An hour’s drive south of San Francisco, a stand of several hundred poplars grows in a Y-shape — a rather unusual sight wedged between two baseball fields. The trees were planted in 2013 to suck carcinogens out of a 1,500-acre Superfund site contaminated by the U.S. Navy, which disposed of toxic waste generated from developing military aircraft into ponds and landfills.
The Naval Air Station at Moffett Field is one of more than 1,000 Superfund sites in the U.S., the legacy of decades of industrial pollution. Cleanup of these sites is expensive, often owing to the specialized machinery and tools needed to excavate and dredge the land.
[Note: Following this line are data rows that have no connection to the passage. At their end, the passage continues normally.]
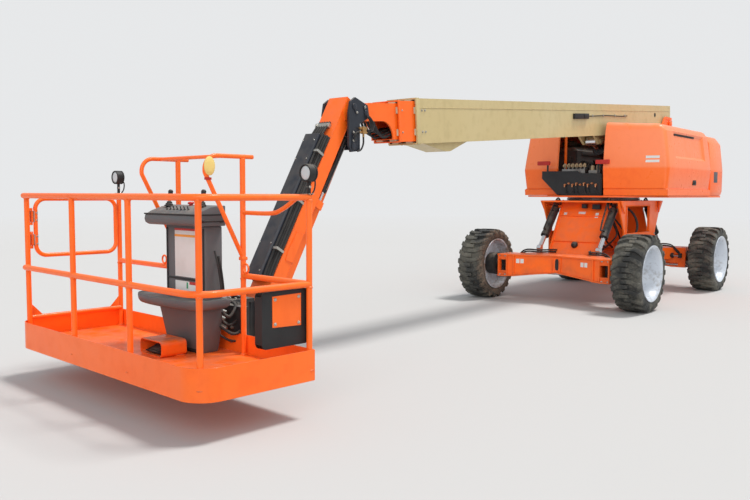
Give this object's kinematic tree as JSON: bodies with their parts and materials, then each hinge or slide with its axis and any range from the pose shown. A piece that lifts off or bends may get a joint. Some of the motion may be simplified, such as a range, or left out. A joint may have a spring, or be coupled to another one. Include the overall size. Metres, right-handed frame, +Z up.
{
  "type": "telescopic boom lift",
  "caption": "Self-propelled telescopic boom lift: four steered wheels, swinging turntable with hoods, sliding boom, parallel jib and turning work platform with an inward gate.",
  "frame": {"origin": "on the ground, under the middle of the whole machine", "axes": "+X forward from the chassis to the platform, +Y to the machine's left, +Z up"},
  "size_m": [10.2317, 2.5645, 2.8488],
  "materials": {
    "orange_paint": "satin orange enamel with sun fade",
    "cream_paint": "satin cream enamel",
    "black_paint": "satin black paint",
    "chrome_rod": "polished hard chrome",
    "engine_iron": "painted iron",
    "tank_plastic": "moulded plastic",
    "grey_plastic": "moulded dark grey plastic",
    "black_plastic": "moulded black plastic",
    "bearing_steel": "machined steel",
    "pale_plastic": "slide pad plastic",
    "tyre_rubber": "worn rubber with dust",
    "white_rim": "dusty white enamel",
    "knuckle_iron": "oily cast iron"
  },
  "bodies": {
    "chassis": {"chassis_frame": "orange_paint", "front_axle_beam": "orange_paint", "rear_axle_beam": "orange_paint", "level_cylinder_barrels": "black_paint", "level_cylinder_rods": "chrome_rod", "swing_ring": "bearing_steel"},
    "turntable": {"turntable_frame": "orange_paint", "counterweight": "orange_paint", "engine_block": "engine_iron", "fuel_and_oil_tanks": "tank_plastic", "valve_box": "black_paint"},
    "hood_left": {"hood_left": "orange_paint"},
    "hood_right": {"hood_right": "orange_paint"},
    "base_boom": {"base_boom": "cream_paint", "base_wear_pads": "pale_plastic"},
    "lift_barrel": {"lift_cylinder_barrel": "black_paint"},
    "lift_rod": {"lift_cylinder_rod": "chrome_rod"},
    "mid_boom": {"mid_boom": "orange_paint", "mid_wear_pads": "pale_plastic"},
    "fly_boom": {"fly_boom": "orange_paint"},
    "jib_bracket": {"jib_bracket": "black_paint"},
    "jib_arm": {"jib_arm": "orange_paint", "jib_hose_guard": "grey_plastic"},
    "jib_link": {"jib_link": "orange_paint"},
    "jib_barrel": {"jib_cylinder_barrel": "black_paint"},
    "jib_rod": {"jib_cylinder_rod": "chrome_rod"},
    "jib_head": {"jib_head": "black_paint"},
    "platform": {"platform_support": "black_paint", "platform_floor": "orange_paint", "platform_rails": "orange_paint", "control_console": "grey_plastic", "foot_switch": "orange_paint", "side_cover": "black_paint", "work_lamps": "black_plastic"},
    "gate": {"platform_gate": "orange_paint"},
    "knuckle_front_left": {"knuckle_front_left": "knuckle_iron"},
    "wheel_front_left": {"rim_front_left": "white_rim", "tyre_front_left": "tyre_rubber"},
    "knuckle_front_right": {"knuckle_front_right": "knuckle_iron"},
    "wheel_front_right": {"rim_front_right": "white_rim", "tyre_front_right": "tyre_rubber"},
    "knuckle_rear_left": {"knuckle_rear_left": "knuckle_iron"},
    "wheel_rear_left": {"rim_rear_left": "white_rim", "tyre_rear_left": "tyre_rubber"},
    "knuckle_rear_right": {"knuckle_rear_right": "knuckle_iron"},
    "wheel_rear_right": {"rim_rear_right": "white_rim", "tyre_rear_right": "tyre_rubber"}
  },
  "joints": [
    {"name": "steer_front_left", "type": "hinge", "parent": "chassis", "child": "knuckle_front_left", "pos_m": [-1.491, 0.757, 0.47], "axis": [0, 0, 1], "range_deg": [-25, 25]},
    {"name": "spin_front_left", "type": "hinge", "parent": "knuckle_front_left", "child": "wheel_front_left", "pos_m": [-1.491, 1.102, 0.47], "axis": [0, 1, 0], "continuous": true},
    {"name": "steer_front_right", "type": "hinge", "parent": "chassis", "child": "knuckle_front_right", "pos_m": [-1.491, -0.683, 0.47], "axis": [0, 0, 1], "range_deg": [-25, 25]},
    {"name": "spin_front_right", "type": "hinge", "parent": "knuckle_front_right", "child": "wheel_front_right", "pos_m": [-1.491, -1.028, 0.47], "axis": [0, 1, 0], "continuous": true},
    {"name": "steer_rear_left", "type": "hinge", "parent": "chassis", "child": "knuckle_rear_left", "pos_m": [-4.311, 0.757, 0.47], "axis": [0, 0, 1], "range_deg": [-25, 25]},
    {"name": "spin_rear_left", "type": "hinge", "parent": "knuckle_rear_left", "child": "wheel_rear_left", "pos_m": [-4.311, 1.102, 0.47], "axis": [0, 1, 0], "continuous": true},
    {"name": "steer_rear_right", "type": "hinge", "parent": "chassis", "child": "knuckle_rear_right", "pos_m": [-4.311, -0.683, 0.47], "axis": [0, 0, 1], "range_deg": [-25, 25]},
    {"name": "spin_rear_right", "type": "hinge", "parent": "knuckle_rear_right", "child": "wheel_rear_right", "pos_m": [-4.311, -1.028, 0.47], "axis": [0, 1, 0], "continuous": true},
    {"name": "turntable_swing", "type": "hinge", "parent": "chassis", "child": "turntable", "pos_m": [-2.901, 0.037, 1.376], "axis": [0, 0, 1], "continuous": true},
    {"name": "hood_left_hinge", "type": "hinge", "parent": "turntable", "child": "hood_left", "pos_m": [-3.301, 0.277, 2.375], "axis": [1, 0, 0], "range_deg": [0, 55]},
    {"name": "hood_right_hinge", "type": "hinge", "parent": "turntable", "child": "hood_right", "pos_m": [-3.301, -0.391, 2.375], "axis": [-1, 0, 0], "range_deg": [0, 55]},
    {"name": "boom_lift", "type": "hinge", "parent": "turntable", "child": "base_boom", "pos_m": [-4.931, 0.037, 2.545], "axis": [0, -1, 0], "range_deg": [0, 72]},
    {"name": "lift_barrel_turn", "type": "hinge", "parent": "turntable", "child": "lift_barrel", "pos_m": [-4.181, 0.037, 1.5], "axis": [0, -1, 0], "range_deg": [0, 62.37]},
    {"name": "lift_rod_slide", "type": "slide", "parent": "lift_barrel", "child": "lift_rod", "axis": [0.9341, 0, 0.3571], "range_m": [0, 1.45594]},
    {"name": "mid_slide", "type": "slide", "parent": "base_boom", "child": "mid_boom", "axis": [0.9969, 0, -0.0785], "range_m": [0, 5.2]},
    {"name": "fly_slide", "type": "slide", "parent": "mid_boom", "child": "fly_boom", "axis": [0.9969, 0, -0.0785], "range_m": [0, 5.2]},
    {"name": "bracket_level", "type": "hinge", "parent": "fly_boom", "child": "jib_bracket", "pos_m": [2.569, 0.037, 2.105], "axis": [0, -1, 0], "range_deg": [-72, 0]},
    {"name": "jib_lift", "type": "hinge", "parent": "jib_bracket", "child": "jib_arm", "pos_m": [2.724, 0.037, 2.15], "axis": [0, -1, 0], "range_deg": [0, 129]},
    {"name": "jib_link_turn", "type": "hinge", "parent": "jib_bracket", "child": "jib_link", "pos_m": [2.736, 0.037, 1.81], "axis": [0, -1, 0], "range_deg": [0, 129]},
    {"name": "jib_head_level", "type": "hinge", "parent": "jib_arm", "child": "jib_head", "pos_m": [3.65555, 0.037, 0.57484], "axis": [0, -1, 0], "range_deg": [-129, 0]},
    {"name": "jib_barrel_turn", "type": "hinge", "parent": "jib_bracket", "child": "jib_barrel", "pos_m": [2.724, 0.097, 1.88], "axis": [0, -1, 0], "range_deg": [0, 126.23]},
    {"name": "jib_rod_slide", "type": "slide", "parent": "jib_barrel", "child": "jib_rod", "axis": [0.5313, 0, -0.8472], "range_m": [0, 0.48603]},
    {"name": "platform_rotate", "type": "hinge", "parent": "jib_head", "child": "platform", "pos_m": [3.899, 0.037, 0.45], "axis": [0, 0, 1], "range_deg": [-85.4, 94.6]},
    {"name": "gate_hinge", "type": "hinge", "parent": "platform", "child": "gate", "pos_m": [4.8254, -1.24212, 1.1], "axis": [0, 0, -1], "range_deg": [0, 90]}
  ],
  "couplings": [
    {"joint": "steer_front_right", "follows": "steer_front_left", "ratio": 1},
    {"joint": "steer_rear_right", "follows": "steer_rear_left", "ratio": 1},
    {"joint": "lift_barrel_turn", "follows": "boom_lift", "ratio": 0.86618},
    {"joint": "lift_rod_slide", "follows": "boom_lift", "m_per_rad": 1.1582},
    {"joint": "bracket_level", "follows": "boom_lift", "ratio": -1},
    {"joint": "fly_slide", "follows": "mid_slide", "ratio": 1},
    {"joint": "jib_link_turn", "follows": "jib_lift", "ratio": 1},
    {"joint": "jib_head_level", "follows": "jib_lift", "ratio": -1},
    {"joint": "jib_barrel_turn", "follows": "jib_lift", "ratio": 0.97843},
    {"joint": "jib_rod_slide", "follows": "jib_lift", "m_per_rad": 0.21565}
  ]
}
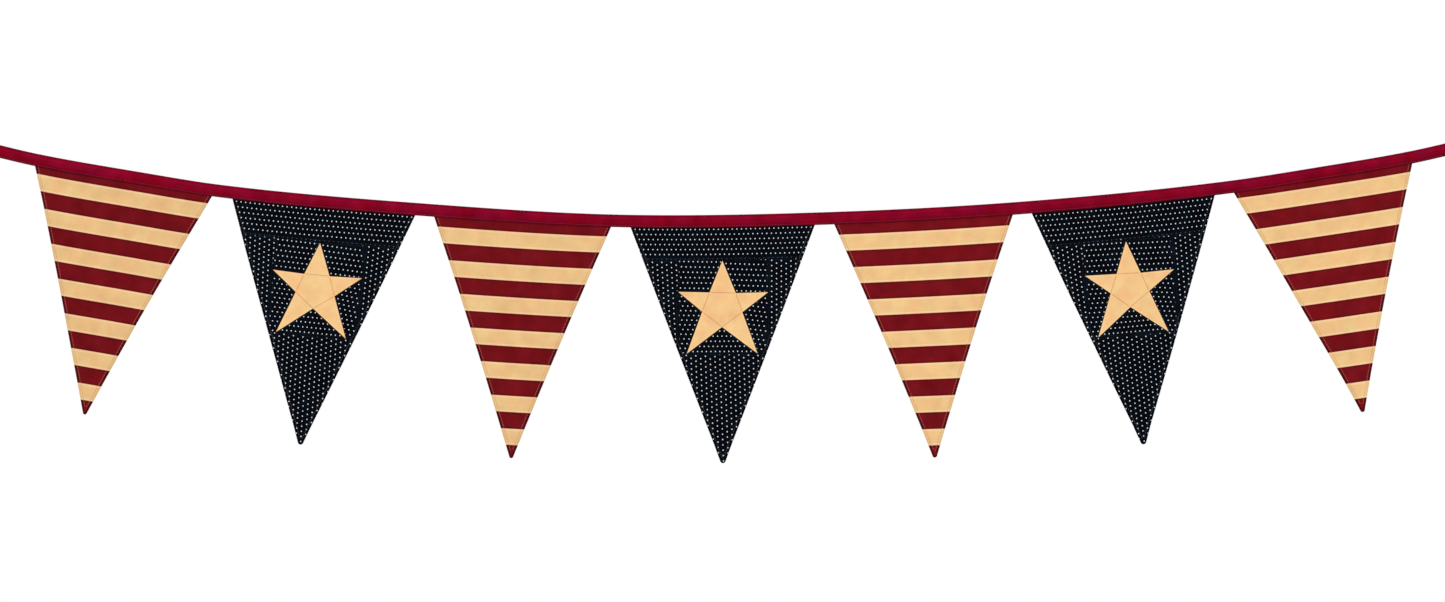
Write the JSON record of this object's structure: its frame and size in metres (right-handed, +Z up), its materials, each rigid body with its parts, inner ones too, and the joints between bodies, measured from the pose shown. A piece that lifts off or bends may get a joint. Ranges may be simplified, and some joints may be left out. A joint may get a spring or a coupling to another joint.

And the moving of contaminated soil to landfills or the pumping and filtering of systems used to decontaminate water can themselves be disruptive to the environment.
But just by living and continuing to grow, the poplars, in Mountain View, Calif., can slurp up about 50 gallons of toxic water a day and break it down into innocuous byproducts such as carbon dioxide and chloride.
The poplars are part of a wave of advances in phytoremediation, the process of using plants to clean up toxic soil or water. They arise from work by Sharon Doty, a plant microbiologist at the University of Washington, who identified the microbes that naturally colonized poplars. She then licensed those strains of microbes to Intrinsyx Environmental, which gave the poplars in Mountain View a boost to enable the trees to survive and even thrive in a toxic landscape.